Source data:
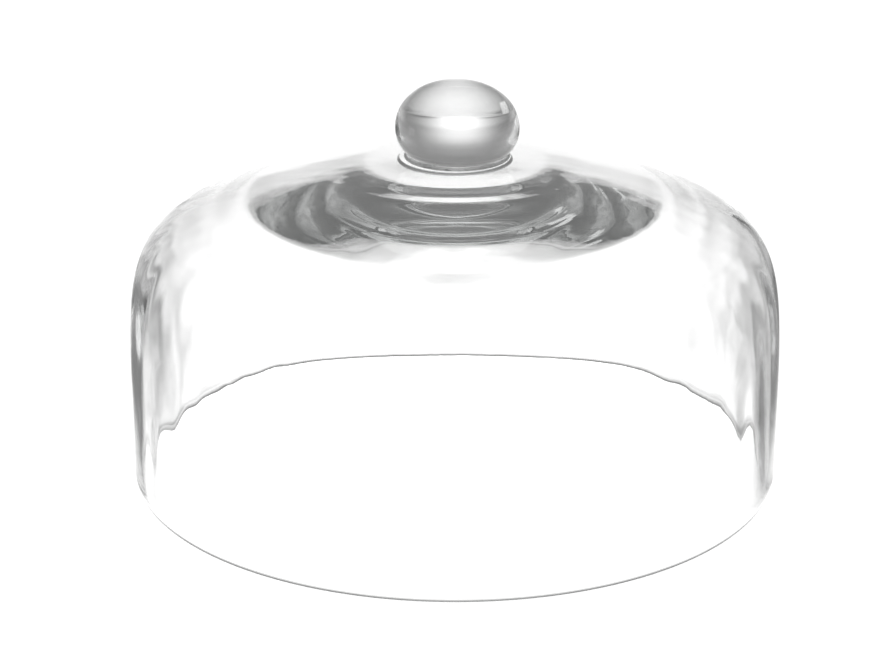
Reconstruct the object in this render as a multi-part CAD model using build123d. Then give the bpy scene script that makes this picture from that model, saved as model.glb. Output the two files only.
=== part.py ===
"""Clear glass bell jar dome: a blown bell, a pressed-on neck collar and a solid ball knob.

Frame: millimetres, +Z up, origin on the bell's axis in the plane that its ground rim
rests on. Every piece is a body of revolution about Z. The three pieces of glass are
hot-joined, so they meet face to face and nothing moves.
"""

import os

from build123d import *

# ---- driving dimensions (mm) ----
WALL_OUTER_R = 140.0  # outside radius of the upright wall
WALL_T = 3.8  # glass thickness in the upright wall
WALL_TOP_Z = 40.0  # the wall is a true cylinder up to here
RIM_FLAT_W = 1.4  # width of the flat ground band that the bell stands on
RIM_OUTER_R = 138.7  # outside radius of that flat band
RIM_EASE_Z = 3.4  # height over which the rim rolls out to the wall

SEAT_R = 24.4  # flat seat on the crown that takes the neck collar
SEAT_Z = 141.2  # height of the seat above the rim plane

COLLAR_R = 23.0  # neck collar, at its widest
COLLAR_NOSE = 0.5  # how far its rounded edge stands out from the seat
COLLAR_TOP_R = 21.4  # neck collar, flat top under the knob
COLLAR_H = 1.3  # neck collar, seat to knob

KNOB_R = 26.4  # knob, greatest radius
KNOB_FOOT_R = 21.0  # knob, radius of the flat foot that sits on the collar
KNOB_MID_Z = 153.7  # height of the knob's widest circle
KNOB_TOP_Z = 173.5  # overall height

# outside of the bell above the wall, as (radius, height): round shoulder, then a
# shallow cone, then two low ledges left where the neck was drawn up and tooled
OUTER_CROWN = [
    (139.35, 71.0),
    (137.55, 87.3),
    (132.85, 100.6),
    (123.1, 110.5),
    (104.3, 118.86),
    (96.0, 121.91),
    (84.0, 125.51),
    (72.0, 129.29),
    (63.0, 133.03),
    (57.0, 135.54),
    (53.5, 136.77),
    (50.0, 137.34),
    (46.5, 137.82),
    (43.5, 138.5),
    (40.5, 139.07),
    (37.0, 139.27),
    (32.0, 139.54),
    (28.6, 139.74),
    (26.4, 140.23),
]
# inside of the bell above the wall: the glass thickens towards the crown
INNER_CROWN = [
    (135.62, 70.8),
    (135.0, 79.73),
    (133.5, 89.24),
    (132.0, 94.31),
    (130.0, 98.54),
    (127.0, 102.61),
    (124.0, 105.49),
    (120.0, 108.31),
    (113.5, 111.25),
    (106.0, 114.17),
    (97.0, 117.15),
    (88.0, 119.34),
    (80.0, 120.19),
    (70.0, 121.17),
    (60.0, 122.09),
    (50.0, 122.63),
    (25.0, 123.18),
]
CROWN_CENTRE_Z = 123.3  # inside height on the axis


def bell():
    """The blown bell, revolved from its wall section."""
    ri = WALL_OUTER_R - WALL_T
    rim_in = RIM_OUTER_R - RIM_FLAT_W
    with BuildPart() as p:
        with BuildSketch(Plane.XZ):
            with BuildLine():
                # rim: flat band, then rolled edges out to the two wall faces
                Line((rim_in, 0), (RIM_OUTER_R, 0))
                Spline(
                    (RIM_OUTER_R, 0),
                    (WALL_OUTER_R, RIM_EASE_Z),
                    tangents=[(1, 0), (0, 1)],
                    tangent_scalars=[0.9, 1.4],
                )
                Line((WALL_OUTER_R, RIM_EASE_Z), (WALL_OUTER_R, WALL_TOP_Z))
                Spline(
                    (WALL_OUTER_R, WALL_TOP_Z),
                    *OUTER_CROWN,
                    (SEAT_R, SEAT_Z),
                    tangents=[(0, 1), (-1, 0.6)],
                )
                Line((SEAT_R, SEAT_Z), (0, SEAT_Z))
                Line((0, SEAT_Z), (0, CROWN_CENTRE_Z))
                Spline(
                    (0, CROWN_CENTRE_Z),
                    *INNER_CROWN[::-1],
                    (ri, WALL_TOP_Z),
                    tangents=[(1, 0), (0, -1)],
                )
                Line((ri, WALL_TOP_Z), (ri, 1.6))
                Spline(
                    (ri, 1.6),
                    (rim_in, 0),
                    tangents=[(0, -1), (1, 0)],
                )
            make_face()
        revolve(axis=Axis.Z)
    return p.part


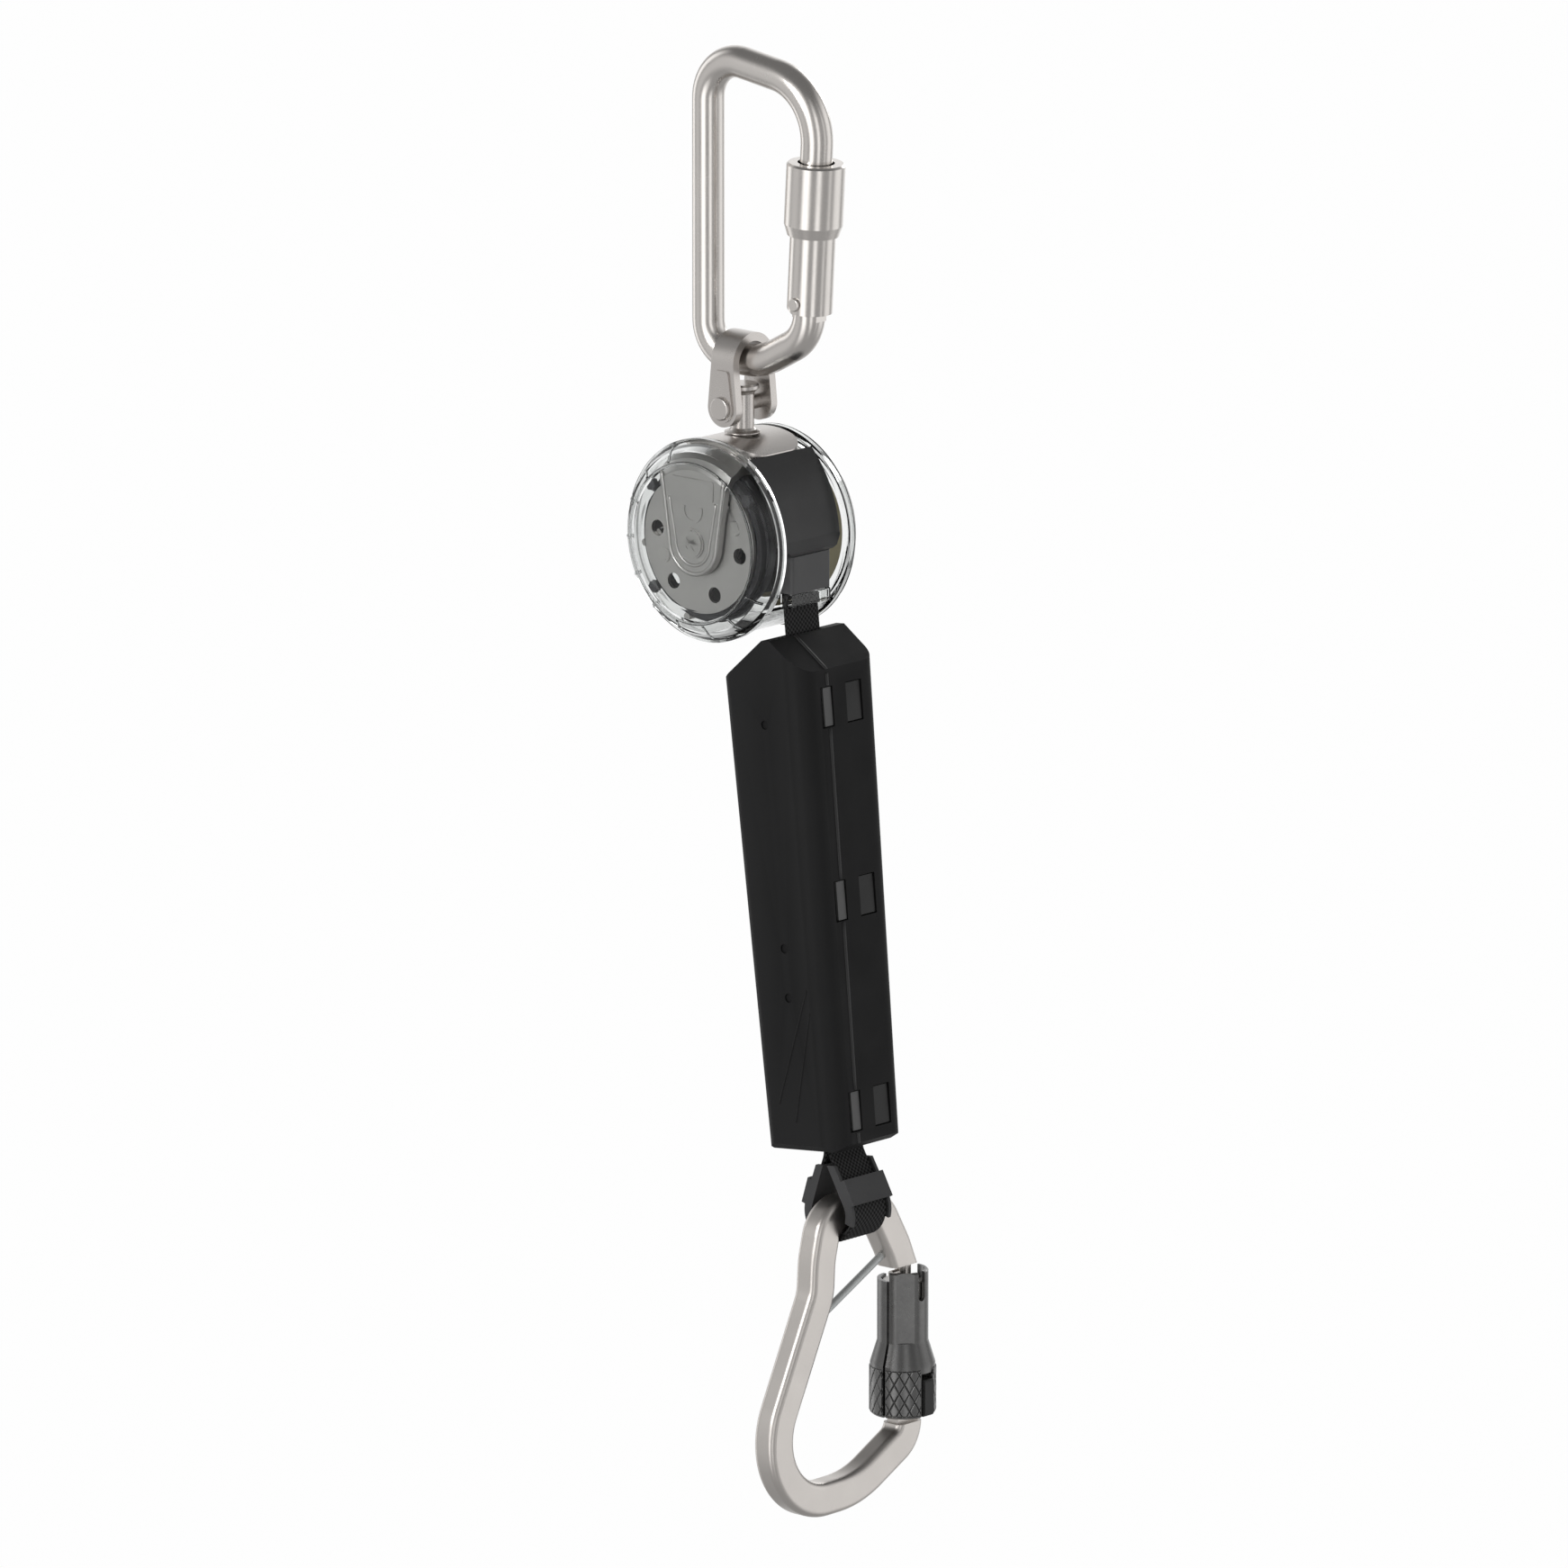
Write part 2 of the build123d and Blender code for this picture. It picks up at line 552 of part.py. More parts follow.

▶ _PROBLEM STATEMENT_:
Output every line above without altering anything.

▶ _THE RESULT_:
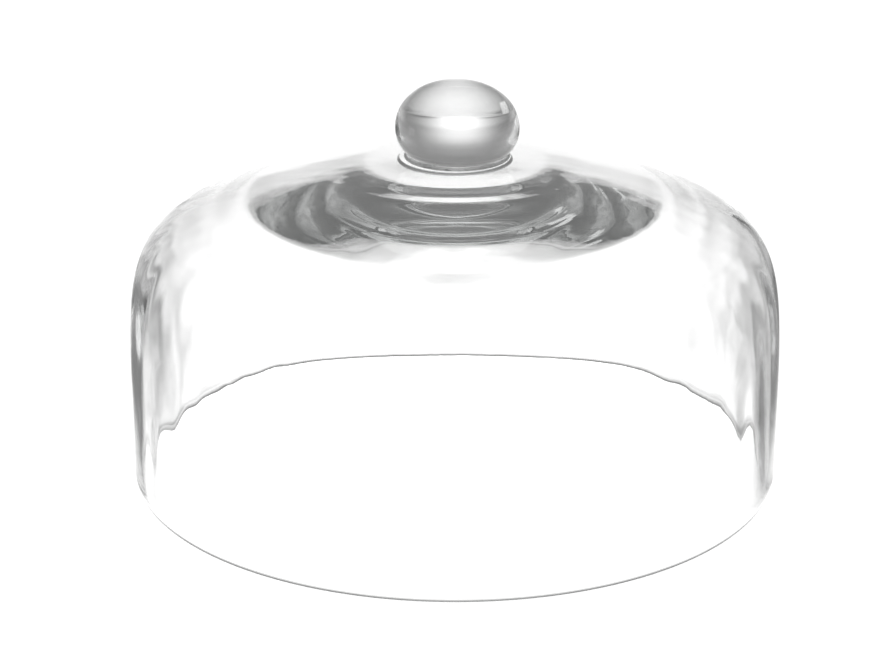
Reconstruct the object in this render as a multi-part CAD model using build123d. Then give the bpy scene script that makes this picture from that model, saved as model.glb. Output the two files only.
=== part.py ===
"""Clear glass bell jar dome: a blown bell, a pressed-on neck collar and a solid ball knob.

Frame: millimetres, +Z up, origin on the bell's axis in the plane that its ground rim
rests on. Every piece is a body of revolution about Z. The three pieces of glass are
hot-joined, so they meet face to face and nothing moves.
"""

import os

from build123d import *

# ---- driving dimensions (mm) ----
WALL_OUTER_R = 140.0  # outside radius of the upright wall
WALL_T = 3.8  # glass thickness in the upright wall
WALL_TOP_Z = 40.0  # the wall is a true cylinder up to here
RIM_FLAT_W = 1.4  # width of the flat ground band that the bell stands on
RIM_OUTER_R = 138.7  # outside radius of that flat band
RIM_EASE_Z = 3.4  # height over which the rim rolls out to the wall

SEAT_R = 24.4  # flat seat on the crown that takes the neck collar
SEAT_Z = 141.2  # height of the seat above the rim plane

COLLAR_R = 23.0  # neck collar, at its widest
COLLAR_NOSE = 0.5  # how far its rounded edge stands out from the seat
COLLAR_TOP_R = 21.4  # neck collar, flat top under the knob
COLLAR_H = 1.3  # neck collar, seat to knob

KNOB_R = 26.4  # knob, greatest radius
KNOB_FOOT_R = 21.0  # knob, radius of the flat foot that sits on the collar
KNOB_MID_Z = 153.7  # height of the knob's widest circle
KNOB_TOP_Z = 173.5  # overall height

# outside of the bell above the wall, as (radius, height): round shoulder, then a
# shallow cone, then two low ledges left where the neck was drawn up and tooled
OUTER_CROWN = [
    (139.35, 71.0),
    (137.55, 87.3),
    (132.85, 100.6),
    (123.1, 110.5),
    (104.3, 118.86),
    (96.0, 121.91),
    (84.0, 125.51),
    (72.0, 129.29),
    (63.0, 133.03),
    (57.0, 135.54),
    (53.5, 136.77),
    (50.0, 137.34),
    (46.5, 137.82),
    (43.5, 138.5),
    (40.5, 139.07),
    (37.0, 139.27),
    (32.0, 139.54),
    (28.6, 139.74),
    (26.4, 140.23),
]
# inside of the bell above the wall: the glass thickens towards the crown
INNER_CROWN = [
    (135.62, 70.8),
    (135.0, 79.73),
    (133.5, 89.24),
    (132.0, 94.31),
    (130.0, 98.54),
    (127.0, 102.61),
    (124.0, 105.49),
    (120.0, 108.31),
    (113.5, 111.25),
    (106.0, 114.17),
    (97.0, 117.15),
    (88.0, 119.34),
    (80.0, 120.19),
    (70.0, 121.17),
    (60.0, 122.09),
    (50.0, 122.63),
    (25.0, 123.18),
]
CROWN_CENTRE_Z = 123.3  # inside height on the axis


def bell():
    """The blown bell, revolved from its wall section."""
    ri = WALL_OUTER_R - WALL_T
    rim_in = RIM_OUTER_R - RIM_FLAT_W
    with BuildPart() as p:
        with BuildSketch(Plane.XZ):
            with BuildLine():
                # rim: flat band, then rolled edges out to the two wall faces
                Line((rim_in, 0), (RIM_OUTER_R, 0))
                Spline(
                    (RIM_OUTER_R, 0),
                    (WALL_OUTER_R, RIM_EASE_Z),
                    tangents=[(1, 0), (0, 1)],
                    tangent_scalars=[0.9, 1.4],
                )
                Line((WALL_OUTER_R, RIM_EASE_Z), (WALL_OUTER_R, WALL_TOP_Z))
                Spline(
                    (WALL_OUTER_R, WALL_TOP_Z),
                    *OUTER_CROWN,
                    (SEAT_R, SEAT_Z),
                    tangents=[(0, 1), (-1, 0.6)],
                )
                Line((SEAT_R, SEAT_Z), (0, SEAT_Z))
                Line((0, SEAT_Z), (0, CROWN_CENTRE_Z))
                Spline(
                    (0, CROWN_CENTRE_Z),
                    *INNER_CROWN[::-1],
                    (ri, WALL_TOP_Z),
                    tangents=[(1, 0), (0, -1)],
                )
                Line((ri, WALL_TOP_Z), (ri, 1.6))
                Spline(
                    (ri, 1.6),
                    (rim_in, 0),
                    tangents=[(0, -1), (1, 0)],
                )
            make_face()
        revolve(axis=Axis.Z)
    return p.part


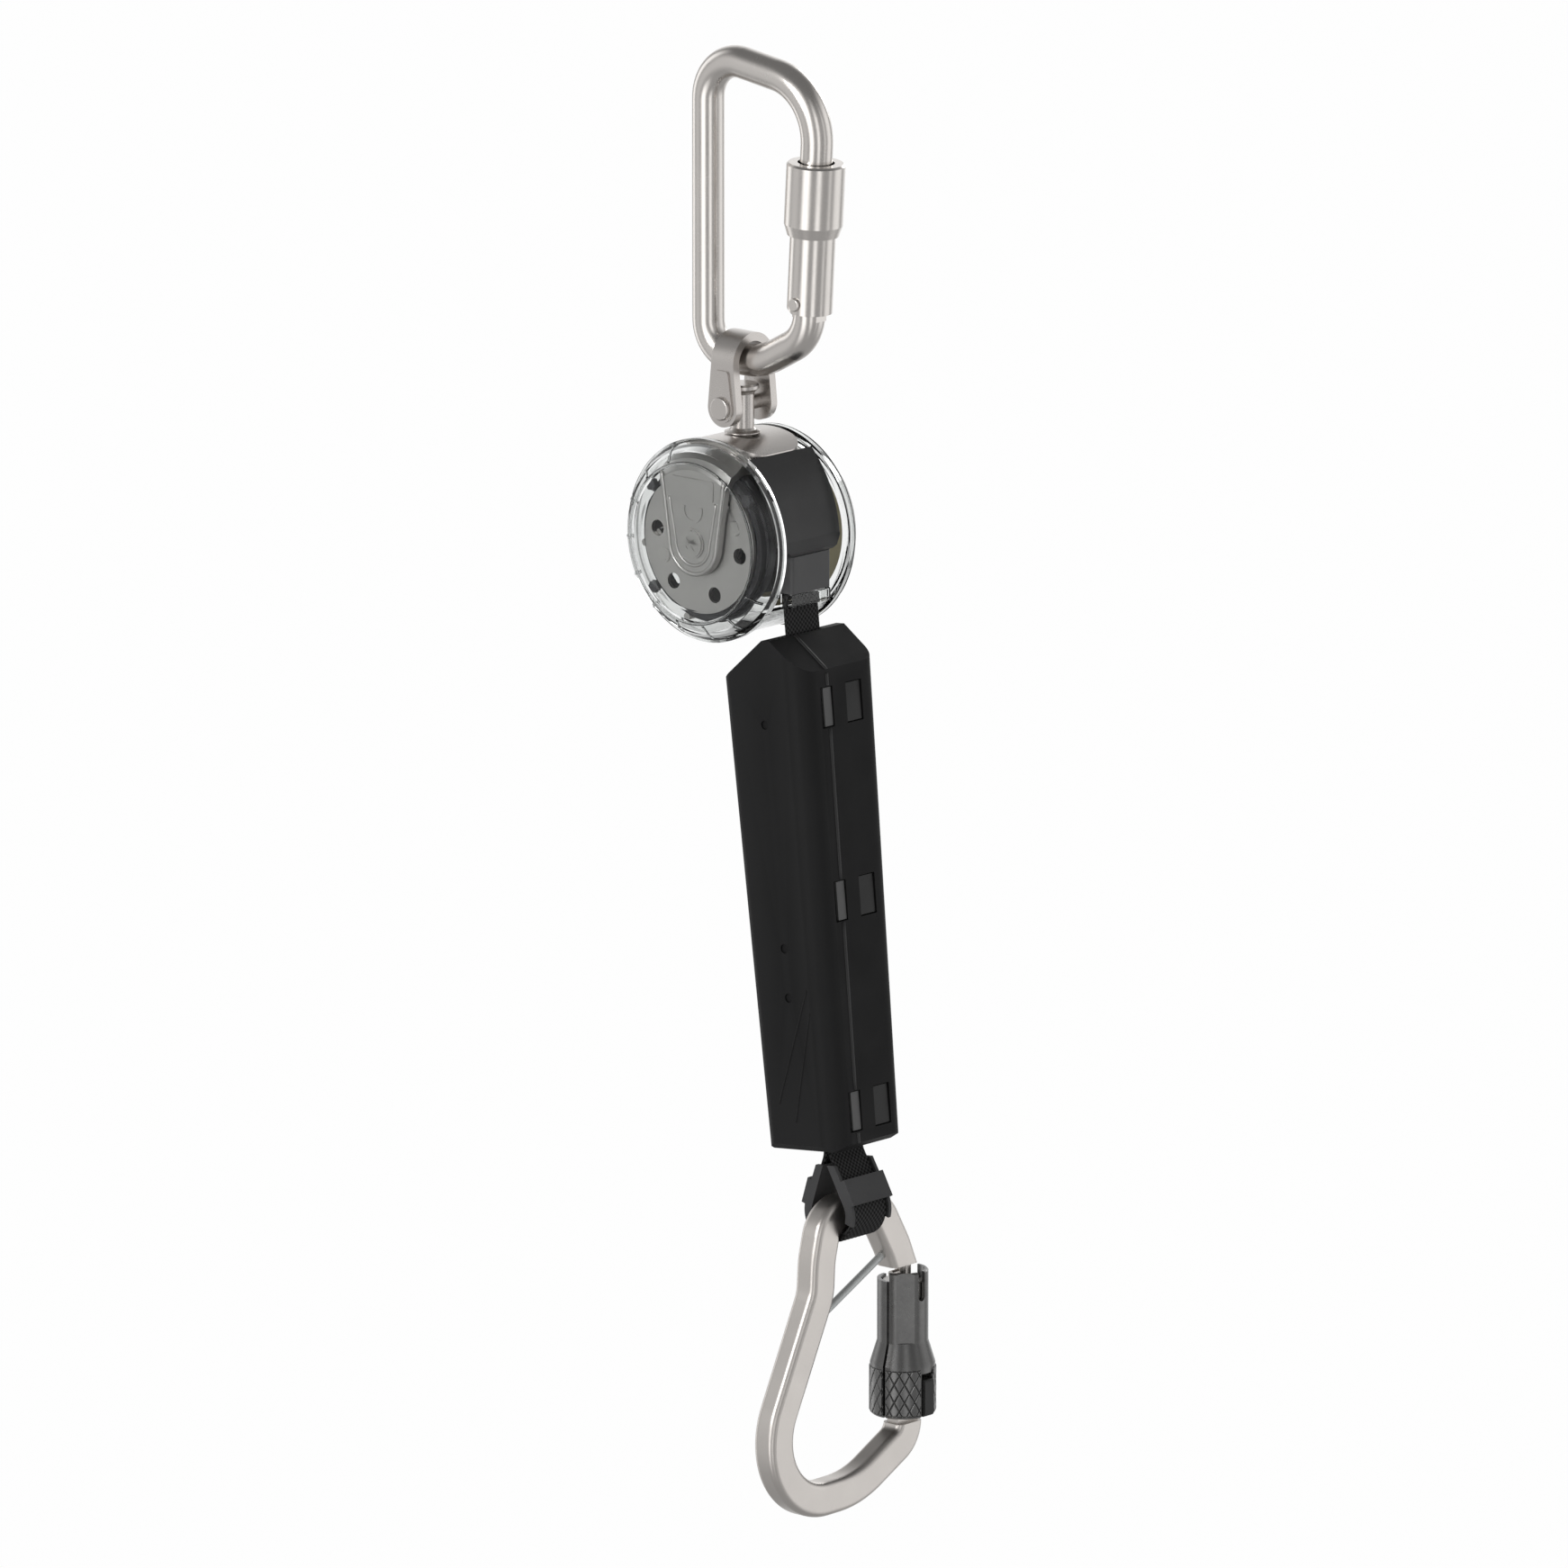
Write part 2 of the build123d and Blender code for this picture. It picks up at line 552 of part.py. More parts follow.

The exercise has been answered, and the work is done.